Architectural freedom is a core design principle in how Cognizant builds and embeds its platforms. They integrate with clients’ chosen tools, frameworks, cloud platforms, and ecosystem partners, and work in alignment with each client’s broader technology strategy.
Clients retain full architectural freedom while gaining the consistency, speed, and governance that platforms provide. Shared guardrails and visibility are built into accelerate delivery, giving teams the confidence to evolve architectures, adopt emerging technologies, and pivot strategies as business needs change.
The result is a delivery model that accelerates innovation while preserving the freedom to shape it.
Looking ahead, do you see platform engineering becoming the default operating model for large IT services firms, or will it remain a differentiator for those that deeply rearchitect delivery?
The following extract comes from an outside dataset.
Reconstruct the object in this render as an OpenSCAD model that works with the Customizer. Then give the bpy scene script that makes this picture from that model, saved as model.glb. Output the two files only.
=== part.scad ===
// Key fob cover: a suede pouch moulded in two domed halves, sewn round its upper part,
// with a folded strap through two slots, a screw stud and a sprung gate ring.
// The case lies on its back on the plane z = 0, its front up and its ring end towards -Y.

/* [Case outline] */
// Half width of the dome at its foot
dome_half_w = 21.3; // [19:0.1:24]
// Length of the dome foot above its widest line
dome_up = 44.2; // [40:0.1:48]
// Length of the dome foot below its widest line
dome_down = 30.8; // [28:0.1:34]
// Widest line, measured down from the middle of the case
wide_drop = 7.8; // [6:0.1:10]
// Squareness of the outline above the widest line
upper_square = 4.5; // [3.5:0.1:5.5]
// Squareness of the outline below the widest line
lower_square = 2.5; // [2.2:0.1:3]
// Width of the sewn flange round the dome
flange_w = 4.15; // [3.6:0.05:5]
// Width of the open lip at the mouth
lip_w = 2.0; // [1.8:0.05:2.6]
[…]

Platform engineering will increasingly become a baseline expectation for large IT services firms, but there is an important distinction between adopting platforms and truly re-architecting delivery around them.
In the near term, most firms will invest in platforms as a competitive necessity. Clients are demanding faster delivery, AI adoption, and measurable outcomes, and platforms represent the most credible response. In that sense, platform engineering will become the norm.
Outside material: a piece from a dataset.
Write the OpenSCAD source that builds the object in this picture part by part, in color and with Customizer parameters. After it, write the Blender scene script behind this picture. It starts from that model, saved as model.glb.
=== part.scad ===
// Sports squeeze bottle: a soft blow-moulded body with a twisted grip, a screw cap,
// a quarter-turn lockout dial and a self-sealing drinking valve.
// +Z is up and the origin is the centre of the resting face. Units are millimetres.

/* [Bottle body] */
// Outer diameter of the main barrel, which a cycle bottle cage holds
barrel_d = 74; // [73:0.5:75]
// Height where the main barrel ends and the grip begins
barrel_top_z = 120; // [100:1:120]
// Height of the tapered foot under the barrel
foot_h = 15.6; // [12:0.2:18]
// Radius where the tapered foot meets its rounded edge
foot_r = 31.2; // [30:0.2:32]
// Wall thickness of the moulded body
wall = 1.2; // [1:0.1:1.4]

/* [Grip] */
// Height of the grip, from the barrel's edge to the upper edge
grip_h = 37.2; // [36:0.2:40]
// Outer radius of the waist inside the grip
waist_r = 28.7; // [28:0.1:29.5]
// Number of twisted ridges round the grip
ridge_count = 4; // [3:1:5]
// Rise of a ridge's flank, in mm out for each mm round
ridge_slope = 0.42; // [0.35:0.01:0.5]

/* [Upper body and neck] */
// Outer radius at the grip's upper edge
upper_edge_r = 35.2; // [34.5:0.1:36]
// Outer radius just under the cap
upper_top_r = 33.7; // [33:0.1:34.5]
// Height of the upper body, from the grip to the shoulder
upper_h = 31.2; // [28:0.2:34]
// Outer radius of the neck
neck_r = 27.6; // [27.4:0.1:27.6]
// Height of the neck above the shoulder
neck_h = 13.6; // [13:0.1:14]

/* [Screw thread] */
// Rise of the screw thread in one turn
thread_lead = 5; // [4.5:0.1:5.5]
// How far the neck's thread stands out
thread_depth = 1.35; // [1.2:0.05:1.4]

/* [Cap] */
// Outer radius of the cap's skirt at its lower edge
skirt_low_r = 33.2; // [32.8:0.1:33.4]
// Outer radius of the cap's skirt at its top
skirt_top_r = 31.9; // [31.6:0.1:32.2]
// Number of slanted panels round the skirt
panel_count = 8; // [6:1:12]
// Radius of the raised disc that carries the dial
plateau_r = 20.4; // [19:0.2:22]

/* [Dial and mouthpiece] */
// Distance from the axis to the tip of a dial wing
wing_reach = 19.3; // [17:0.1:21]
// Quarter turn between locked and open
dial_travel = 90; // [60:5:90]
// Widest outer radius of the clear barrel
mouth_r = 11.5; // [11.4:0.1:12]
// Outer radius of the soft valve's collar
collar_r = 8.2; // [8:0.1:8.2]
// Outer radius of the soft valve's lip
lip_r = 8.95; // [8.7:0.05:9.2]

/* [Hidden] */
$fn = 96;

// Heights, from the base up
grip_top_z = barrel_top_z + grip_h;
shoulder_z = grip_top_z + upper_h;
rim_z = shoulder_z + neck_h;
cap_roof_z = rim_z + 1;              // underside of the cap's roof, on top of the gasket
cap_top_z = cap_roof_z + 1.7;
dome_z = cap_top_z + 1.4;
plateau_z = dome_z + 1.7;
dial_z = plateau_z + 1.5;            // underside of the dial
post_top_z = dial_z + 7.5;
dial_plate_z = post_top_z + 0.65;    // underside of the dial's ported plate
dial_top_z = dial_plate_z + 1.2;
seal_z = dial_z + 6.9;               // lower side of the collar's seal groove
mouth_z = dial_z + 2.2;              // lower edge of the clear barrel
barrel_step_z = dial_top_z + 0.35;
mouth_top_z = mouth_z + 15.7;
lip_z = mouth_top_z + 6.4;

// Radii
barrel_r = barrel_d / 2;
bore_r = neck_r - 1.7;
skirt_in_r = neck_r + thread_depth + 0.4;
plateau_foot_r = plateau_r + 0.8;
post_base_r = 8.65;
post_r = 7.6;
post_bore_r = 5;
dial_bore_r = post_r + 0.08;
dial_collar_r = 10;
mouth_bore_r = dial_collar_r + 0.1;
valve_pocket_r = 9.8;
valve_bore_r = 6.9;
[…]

However, the real differentiator will not be whether a firm has platforms, but how purposefully they are applied. Platforms that exist alongside delivery will deliver incremental gains.
Platforms will drive transformational value when they are embedded into how work gets done, with outcomes as the ultimate measure of success. This is what separates platform adoption from platform-led industrialization.
Achieving this requires more than technology investment. It demands a willingness to rethink how work is organized, how teams are enabled, and how value is measured. Platform engineering as a baseline is inevitable. Platform-led industrialization as a true operating model is the differentiator.